Sunday, 13 May 2018

Jewel Thais-Williams: American diamond

I'd never heard of her until I watched a wonderful documentary on Netflix last week. Why is this truly great human being not world famous? Is there still a hangover from the fact that she started out with four disadvantages: being poor, black, gay and a woman? In a sense, she's a paradigm of the wonders you can achieve on a local scale. In 1973 she opened the first nightclub in Los Angeles that welcomed people of colour as well as gays (and, this is the point, everyone else. This was an all-inclusive venture, and even the straight celebrities who frequented it in the 1980s felt it was a place where they could just dance away without feeling watched).

Catch One ran for 42 years, weathering the hostility of the police, the AIDS crisis (in which the club clientele was decimated by about 50 per cent), an arson attack which destroyed half the building... It was a haven for gay people who'd been rejected by their families in the AIDS era and young people who had thought of suicide in their isolation; it continued to nourish the area. Only when, in her mid-70s, Jewel - if I may so refer to her throughout - decided she was ready to take a different personal journey, as she puts it, did she finally say farewell.

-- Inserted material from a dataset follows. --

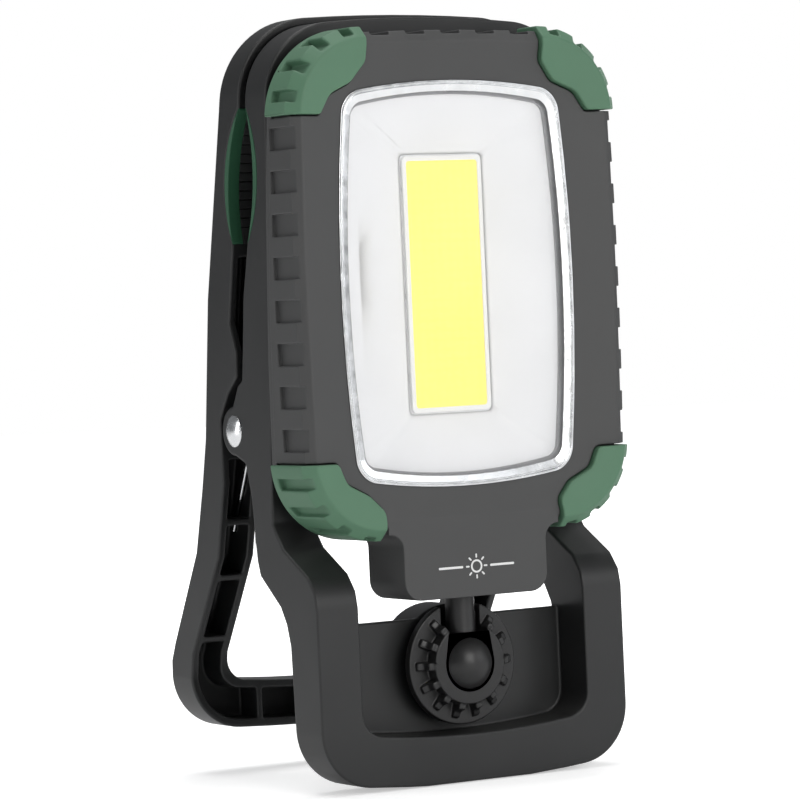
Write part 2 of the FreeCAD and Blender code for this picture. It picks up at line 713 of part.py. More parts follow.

There's a fine joint interview with Jewel and the maker of the documentary, C. Fitz, here (I've also taken the liberty of using several photos the article describes as given by permission of JTW, making the assumption that she'd be happy for them to appear again here). I'll leave it to do most of the talking and the detail, except to add what our heroine has to say about how the tree of Catch One sent out vital saplings:

When the AIDS crisis came along, another purpose was added. From that, the Minority AIDS Project came out of the Unity Fellowship of Christ Church. And later, Rue’s House was born [taking the name of Jewel's lovely wife], which was a home for [mothers and] children with AIDS. What the Catch afforded me personally was the ability to do all these other service things I wanted to do. If that wasn’t there, I couldn’t do what was in my heart, which was to serve the community.

What's left is also the Village Health Foundation, a clinic offering acupuncture, vitamin supplements, herbal remedies and general health advice to everyone in the community - they pay what they can, even if it's only two lemons (Jewel has an MSc in traditional Chinese medicine as well as a BA in History and Psychology from UCLA). And so we see the capacity for change in a district of a country which leaves it to grassroots activism. Now, watch the documentary. Here's the trailer.


Susan said...

We must all be grateful to film makers who shine a light on people like Jewel.

David said...

Absolutely. I do have to gripe, though, that the lowest ever number of hits for this post, so far at least, rather proves my thinking that people can't, or won't, admit more than one recent black American heroine into their pantheon. Maya Angelou has the stage to herself, sadly.